Instances internationales

« Structurer son parcours en s’appuyant sur des instances internationales est la façon la plus simple de participer à la coopération internationale » (Marie-Joëlle Tarin). L’Ifla, Liber (Ligue des bibliothèques européennes de recherche), Eblida sont les plus connues de ces instances professionnelles. Présidente de l’Ifla de 1997 à 2003, Christine Deschamps en a rappelé les valeurs fondamentales – liberté d’accès à l’information, accès universel et équitable à l’information… – et a souligné le rôle essentiel des bibliothèques dans la défense de ces valeurs. Adhérer à une association internationale, « c’est, affirme par expérience Christine Deschamps, faire partie d’une communauté professionnelle, briser l’isolement professionnel ».

Un nouvel acteur est apparu sur la place de la coopération internationale, l’AIFBD ou Association internationale francophone des bibliothécaires documentalistes 3, que son président, Réjean Savard (professeur à l’Ebsi, université de Montréal), a présentée. Née du constat qu’il était essentiel d’affirmer la présence du français et de la francophonie au niveau international 4, la nécessité de créer une association francophone dans le domaine de la bibliothéconomie, de la documentation et des sciences de l’information s’est concrétisée en août 2006, lors du congrès Ifla à Séoul.

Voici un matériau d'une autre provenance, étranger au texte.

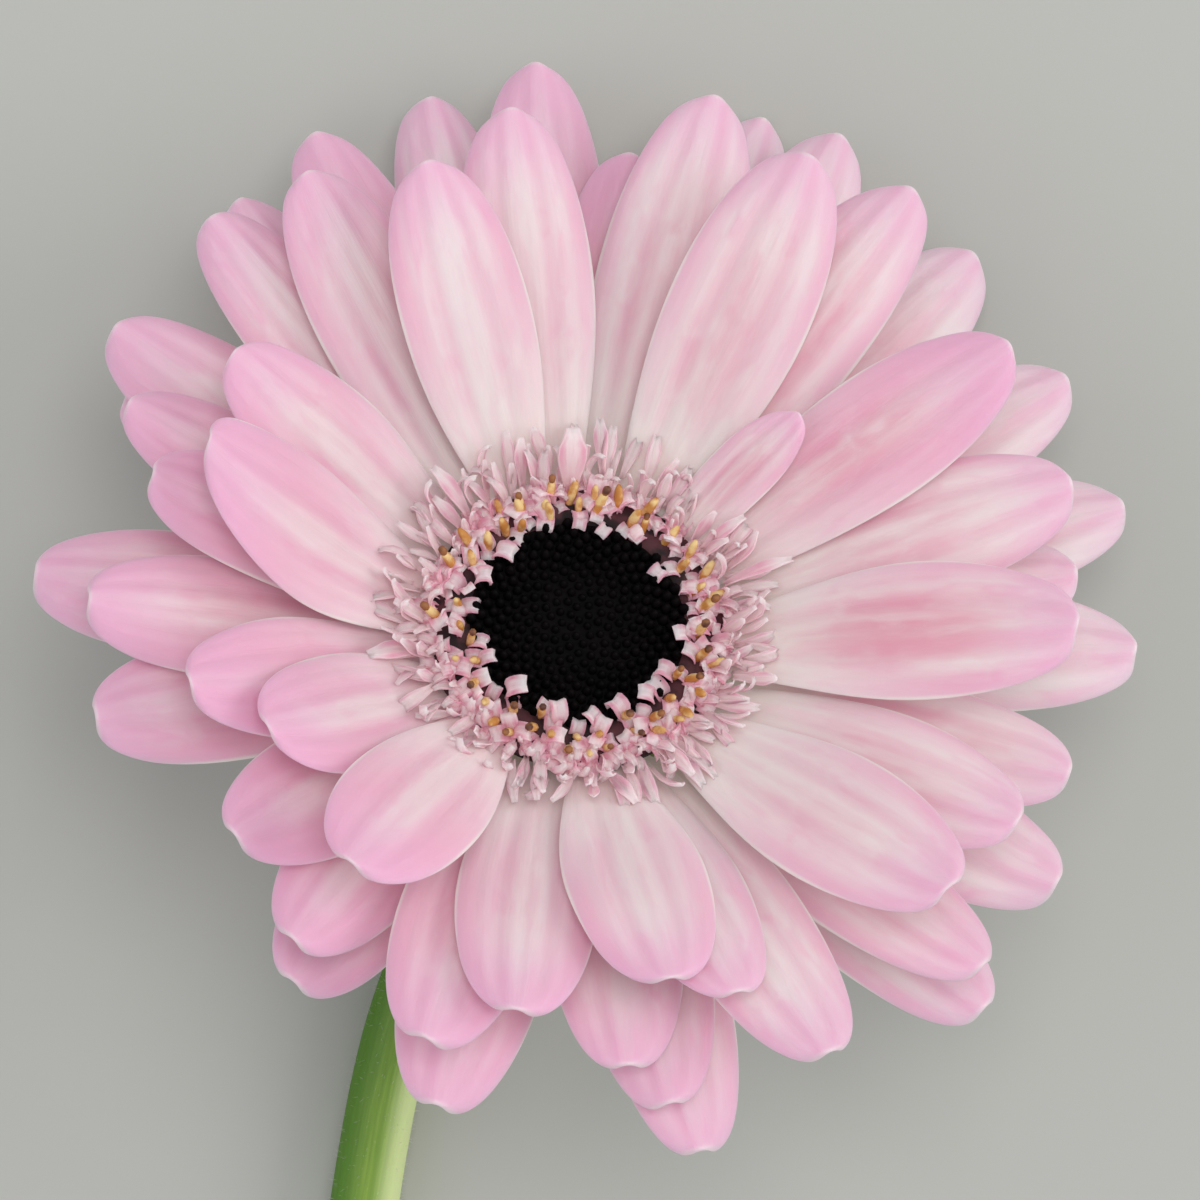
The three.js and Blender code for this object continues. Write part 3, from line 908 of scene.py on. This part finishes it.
stem_colour = blend_colours(stem_tree, pith_share, stem_colour, srgb(206, 214, 158))
stem_tree.links.new(stem_colour, stem_shader.inputs["Base Color"])
stem_tree.links.new(bump_node(stem_tree, ribs, 0.3, 0.0003), stem_shader.inputs["Normal"])
stem_shader.inputs["Subsurface Weight"].default_value = 0.25
stem_shader.inputs["Subsurface Radius"].default_value = (0.5, 1.0, 0.25)
stem_shader.inputs["Subsurface Scale"].default_value = 0.0012

STEM_SIDES = 48
STEM_RINGS = 200
STEM_RIBS = 11
STEM_MAP_LENGTH = 0.1  # metres of stem to one unit of its map
CUT_SINK = 0.25 * MM  # how far the pith sinks in the cut end
HAIRS = 4200


CAP_EDGES = 10  # the middle of an end face has at least this many edges
RING_VERTICES = 6  # and a ring of the stem at least this many corners


def stem_rings():
    """The CAD stem's rings of vertices from the cut end to the head, by walking from the
    middle of the cut face from neighbour to neighbour."""
    bm = merged_copy("stem")
    caps = [v for v in bm.verts if len(v.link_edges) >= CAP_EDGES]
    start = min(caps, key=lambda v: v.co.y)
    seen, ring, rings = {start}, [start], []
    while ring:
        ring = [e.other_vert(v) for v in ring for e in v.link_edges]
        ring = [v for v in dict.fromkeys(ring) if v not in seen]
        seen.update(ring)
        if len(ring) >= RING_VERTICES:
            rings.append([v.co.copy() for v in ring])
    bm.free()
    return rings


def spline_at(values, share):
    """Catmull-Rom through a list of values, at a share from its first to its last."""
    at = min(share * (len(values) - 1), len(values) - 1.0001)
    i = int(at)
    t = at - i
    p = [values[min(max(i + k, 0), len(values) - 1)] for k in (-1, 0, 1, 2)]
    return (
        p[1] * 2 + (p[2] - p[0]) * t + (p[0] * 2 - p[1] * 5 + p[2] * 4 - p[3]) * t * t
        + (p[1] * 3 - p[0] - p[2] * 3 + p[3]) * t * t * t
    ) * 0.5


cad_rings = stem_rings()
centres = [sum(ring, Vector()) / len(ring) for ring in cad_rings]
radii = [max((p - c).length for p in ring) for ring, c in zip(cad_rings, centres)]
stem_length = sum((b - a).length for a, b in zip(centres, centres[1:]))


def stem_frame(share):
    """A point on the stem's centreline, its direction, and two directions across it."""
    here = spline_at(centres, share)
    ahead, behind = spline_at(centres, min(share + 0.01, 1)), spline_at(centres, max(share - 0.01, 0))
    tangent = (ahead - behind).normalized()
    level = tangent.cross(Vector((0, 0, 1))).normalized()
    return here, tangent, level, level.cross(tangent)


def stem_skin(share, angle):
    """The stem's radius, with its faint ribs."""
    rib = 0.010 * math.sin(STEM_RIBS * angle) + 0.004 * math.sin(2 * STEM_RIBS * angle + 1 + share * 9)
    dent = 0.02 * noise.noise(Vector((math.cos(angle), math.sin(angle), share * 14)))
    return spline_at(radii, share) * (0.985 + rib + dent)


stem_bm = bmesh.new()
stem_map = stem_bm.loops.layers.uv.new("strap")
CUT_INSETS = ((1.0, -0.02), (0.93, -0.05), (0.86, -0.3), (0.5, -0.6))
rows = []
for inset, map_v in reversed(CUT_INSETS):
    here, tangent, level, up = stem_frame(0)
    sunk = tangent * (CUT_SINK * (1 - inset)) if inset < 0.9 else tangent * 0
    rows.append((here + sunk, level, up, 0, inset, map_v))
for i in range(STEM_RINGS + 1):
    share = i / STEM_RINGS
    here, tangent, level, up = stem_frame(share)
    rows.append((here, level, up, share, 1.0, share * stem_length / STEM_MAP_LENGTH))
vert_rows = []
for here, level, up, share, inset, map_v in rows:
    ring = []
    for k in range(STEM_SIDES):
        angle = k / STEM_SIDES * math.tau
        out = level * math.cos(angle) + up * math.sin(angle)
        point = here + out * stem_skin(share, angle) * inset
        point.z = max(point.z, 0.0)
        ring.append(stem_bm.verts.new(point))
    vert_rows.append(ring)
for row, (low, high) in enumerate(zip(vert_rows, vert_rows[1:])):
    for k in range(STEM_SIDES):
        following = (k + 1) % STEM_SIDES
        face = stem_bm.faces.new((low[k], low[following], high[following], high[k]))
        face.smooth = True
        corners = ((k, row), (k + 1, row), (k + 1, row + 1), (k, row + 1))
        for loop, (column, line) in zip(face.loops, corners):
            loop[stem_map].uv = (column / STEM_SIDES, rows[line][5])
for ring, map_v in ((vert_rows[0], -1.0), (vert_rows[-1], rows[-1][5])):
    face = stem_bm.faces.new(ring)
    for loop in face.loops:
        loop[stem_map].uv = (0.5, map_v)
bmesh.ops.recalc_face_normals(stem_bm, faces=stem_bm.faces)
stem_mesh = bpy.data.meshes.new("scape")
stem_bm.to_mesh(stem_mesh)
stem_bm.free()
stem_piece = bpy.data.objects.new("scape", stem_mesh)
scene.collection.objects.link(stem_piece)
stem_mesh.materials.append(stem_material)
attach(stem_piece, "root")
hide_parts("stem")


# ---- Hairs ----
# Short white hairs stand on the stem and the bracts. Each is a three-sided spike.

hair_material, hair_tree, hair_shader = new_material("hairs", 0.7)
hair_place = input_node(hair_tree, "ShaderNodeTexCoord", "Object")
hair_mix = noise_node(hair_tree, hair_place, 500, 2)
hair_colour = blend_colours(hair_tree, hair_mix, srgb(214, 222, 190), srgb(244, 246, 230))
hair_tree.links.new(hair_colour, hair_shader.inputs["Base Color"])

bpy.ops.mesh.primitive_cone_add(vertices=3, radius1=0.028 * MM, radius2=0, depth=1.0 * MM)
hair_template = bpy.context.object
hair_template.data.transform(Matrix.Translation((0, 0, 0.5 * MM)))
hair_template.select_set(False)


def hair_place_at(foot, out, size):
    turn = out.to_track_quat("Z", "Y").to_matrix().to_4x4()
    return Matrix.Translation(foot) @ turn @ Matrix.Scale(size, 4)


rng = random.Random(21)
stem_hairs = Bunch()
for _ in range(HAIRS):
    share = rng.uniform(0.0, 0.985)
    angle = rng.uniform(0, math.tau)
    here, tangent, level, up = stem_frame(share)
    out = level * math.cos(angle) + up * math.sin(angle)
    foot = here + out * stem_skin(share, angle) * 0.99
    lie = (out + tangent * rng.uniform(-0.5, 0.7) + level.cross(out) * rng.uniform(-0.4, 0.4)).normalized()
    size = rng.uniform(0.35, 0.9)
    if foot.z > 0.5 * MM and (foot + lie * size * MM).z > 0.3 * MM:
        stem_hairs.add(hair_template, hair_place_at(foot, lie, size))
stem_hair_piece = stem_hairs.make("scape_hairs", hair_material)
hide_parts("stem")


# ---- Bracts ----
# The green cup under the head: two rows of narrow pointed bracts that overlap and press
# against the back of the outer ray florets, with pale woolly edges.

bract_material, bract_tree, bract_shader = new_material("bract", 0.55)
bract_uv = input_node(bract_tree, "ShaderNodeUVMap", 0, uv_map="strap")
bract_split = bract_tree.nodes.new("ShaderNodeSeparateXYZ")
bract_tree.links.new(bract_uv, bract_split.inputs[0])
bract_side = sum_node(
    bract_tree, "ABSOLUTE", sum_node(bract_tree, "MULTIPLY_ADD", bract_split.outputs[0], 2.0, -1.0)
)
bract_place = input_node(bract_tree, "ShaderNodeTexCoord", "Object")
bract_grain = noise_node(bract_tree, bract_place, 380, 4, 0.6)
bract_colour = blend_colours(
    bract_tree, ramp_between(bract_tree, bract_grain, 0.3, 0.7), srgb(82, 116, 44), srgb(120, 152, 66)
)
bract_edge = ramp_between(bract_tree, bract_side, 0.6, 1.0)
bract_colour = blend_colours(bract_tree, bract_edge, bract_colour, srgb(158, 176, 108))
bract_tip = ramp_between(bract_tree, bract_split.outputs[1], 0.78, 1.0)
bract_colour = blend_colours(bract_tree, bract_tip, bract_colour, srgb(110, 78, 66))
bract_tree.links.new(bract_colour, bract_shader.inputs["Base Color"])
bract_tree.links.new(bump_node(bract_tree, bract_grain, 0.6, 0.0004), bract_shader.inputs["Normal"])


def bract_outline(share):
    return (0.7 + 0.3 * smooth_step(share, 0, 0.4)) * (1 - 0.93 * smooth_step(share, 0.42, 1.05))


BRACT_WALL = 0.55 * MM
BRACT_ROWS = [
    # node, how many, length, width, foot radius, slope and its end in degrees
    ("bracts_inner", 22, 13.2 * MM, 4.4 * MM, 3.7 * MM, 23, 40),
    ("bracts_outer", 19, 10.2 * MM, 3.5 * MM, 3.9 * MM, 25, 34),
]
rng = random.Random(8)
for node, count, length, width, foot_radius, slope, end_slope in BRACT_ROWS:
    template = strap_object(
        "bract_template", length, width, bract_outline, curling(0, end_slope - slope, 1.2),
        BRACT_WALL, trough=-0.12,
    )
    low = height_range(node)[0]
    row = Bunch()
    hairs = Bunch()
    for i in range(count):
        azimuth = (i + rng.uniform(-0.15, 0.15)) / count * math.tau
        place = standing(
            foot_radius, azimuth, low + (0.15 + 0.35 * (i % 2)) * MM,
            math.radians(slope + rng.uniform(-2, 2)),
            roll=rng.uniform(-0.10, 0.10), yaw=rng.uniform(-0.08, 0.08), size=rng.uniform(0.92, 1.08),
        )
        row.add(template, place)
        for v in template.data.vertices:
            if abs(v.co.x) > width * 0.1 and rng.random() < 0.6:
                edge_side = 1 if v.co.x > 0 else -1
                foot = place @ v.co
                lie = Vector((edge_side * 0.8, rng.uniform(0.0, 0.8), rng.uniform(-1.0, 0.1)))
                out = place.to_3x3() @ lie
                hairs.add(hair_template, hair_place_at(foot, out.normalized(), rng.uniform(0.5, 1.1)))
    row_piece = row.make(node + "_row", bract_material)
    hair_piece = hairs.make(node + "_hairs", hair_material)
    for piece in (row_piece, hair_piece):
        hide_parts(node)
    drop_templates(template)
drop_templates(hair_template)


# ---- Receptacle ----
# The fleshy cup that all the florets stand on. The bracts and florets hide it, and its
# turned shape is right as it is.

flesh_material, flesh_tree, flesh_shader = new_material("receptacle flesh", 0.6)
flesh_place = input_node(flesh_tree, "ShaderNodeTexCoord", "Object")
flesh_mix = ramp_between(flesh_tree, noise_node(flesh_tree, flesh_place, 300, 3), 0.3, 0.7)
flesh_colour = blend_colours(flesh_tree, flesh_mix, srgb(134, 156, 84), srgb(170, 184, 120))
flesh_tree.links.new(flesh_colour, flesh_shader.inputs["Base Color"])
receptacle = nodes["receptacle"]
receptacle.data.materials.clear()
receptacle.data.materials.append(flesh_material)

Depuis cette date, plusieurs actions ont été entreprises, dont l’élaboration d’un portail, Bibliodoc 5, d’une liste de discussion 6 (1 600 abonnés à l’heure actuelle) et, surtout, la préparation du premier congrès de l’association qui se tiendra au Canada, début août 2008, une semaine avant le congrès de l’Ifla à Québec et sur le thème « Francophonies et bibliothèques : innovations, changements et réseautage ».

En conclusion, on ne peut qu’inciter les professionnels français à s’investir dans les relations internationales… car, si plusieurs pays, dont les États-Unis et l’Allemagne, y sont très présents, la France a encore du chemin à parcourir pour que les politiques des établissements prennent en compte ce volet et pour que des professionnels décident de s’y engager.